Object modeling scripts:
>> Begin

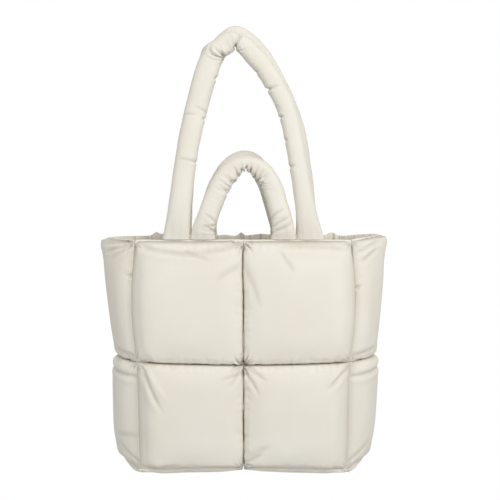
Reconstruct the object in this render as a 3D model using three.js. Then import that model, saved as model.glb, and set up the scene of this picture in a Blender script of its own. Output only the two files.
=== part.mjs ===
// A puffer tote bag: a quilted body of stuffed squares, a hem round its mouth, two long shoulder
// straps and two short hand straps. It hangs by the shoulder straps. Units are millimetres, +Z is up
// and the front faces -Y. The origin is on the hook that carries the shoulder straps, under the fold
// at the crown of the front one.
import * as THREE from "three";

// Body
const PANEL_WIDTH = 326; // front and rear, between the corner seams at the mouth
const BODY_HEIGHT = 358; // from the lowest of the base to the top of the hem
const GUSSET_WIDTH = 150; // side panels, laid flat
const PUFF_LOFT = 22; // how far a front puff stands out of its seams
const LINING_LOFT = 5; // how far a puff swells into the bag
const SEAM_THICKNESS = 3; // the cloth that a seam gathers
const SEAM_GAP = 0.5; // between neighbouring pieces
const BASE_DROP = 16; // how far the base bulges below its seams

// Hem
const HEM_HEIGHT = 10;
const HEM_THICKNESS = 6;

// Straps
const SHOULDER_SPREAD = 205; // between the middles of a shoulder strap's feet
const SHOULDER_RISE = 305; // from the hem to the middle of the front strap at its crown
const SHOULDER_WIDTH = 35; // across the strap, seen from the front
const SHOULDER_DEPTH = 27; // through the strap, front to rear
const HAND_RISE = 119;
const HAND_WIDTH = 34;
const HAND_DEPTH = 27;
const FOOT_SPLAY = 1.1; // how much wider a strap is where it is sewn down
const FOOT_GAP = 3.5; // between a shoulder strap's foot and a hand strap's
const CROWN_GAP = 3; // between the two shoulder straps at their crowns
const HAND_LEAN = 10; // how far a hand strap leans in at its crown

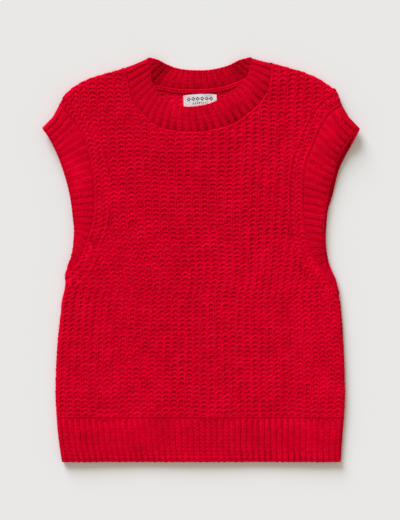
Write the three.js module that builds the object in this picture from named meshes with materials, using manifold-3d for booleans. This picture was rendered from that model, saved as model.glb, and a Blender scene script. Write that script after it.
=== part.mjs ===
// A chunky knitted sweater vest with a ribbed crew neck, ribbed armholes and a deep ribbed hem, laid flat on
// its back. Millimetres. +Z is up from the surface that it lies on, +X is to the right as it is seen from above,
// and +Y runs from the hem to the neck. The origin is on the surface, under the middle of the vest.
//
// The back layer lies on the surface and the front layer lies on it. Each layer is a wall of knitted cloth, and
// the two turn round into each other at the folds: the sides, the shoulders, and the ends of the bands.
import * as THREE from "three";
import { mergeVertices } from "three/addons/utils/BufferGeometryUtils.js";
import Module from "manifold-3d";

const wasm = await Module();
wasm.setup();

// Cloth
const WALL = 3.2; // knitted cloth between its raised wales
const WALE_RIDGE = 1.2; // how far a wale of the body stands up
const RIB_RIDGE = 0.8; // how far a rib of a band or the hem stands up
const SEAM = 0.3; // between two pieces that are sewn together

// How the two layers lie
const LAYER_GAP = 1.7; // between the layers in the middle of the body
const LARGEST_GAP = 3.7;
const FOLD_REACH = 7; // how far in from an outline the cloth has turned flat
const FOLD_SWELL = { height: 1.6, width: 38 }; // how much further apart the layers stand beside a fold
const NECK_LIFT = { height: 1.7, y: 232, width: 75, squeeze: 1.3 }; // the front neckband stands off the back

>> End

Written exercise: Copy out all lines that carry the word "manifold".

Expected output:
Write the three.js module that builds the object in this picture from named meshes with materials, using manifold-3d for booleans. This picture was rendered from that model, saved as model.glb, and a Blender scene script. Write that script after it.
import Module from "manifold-3d";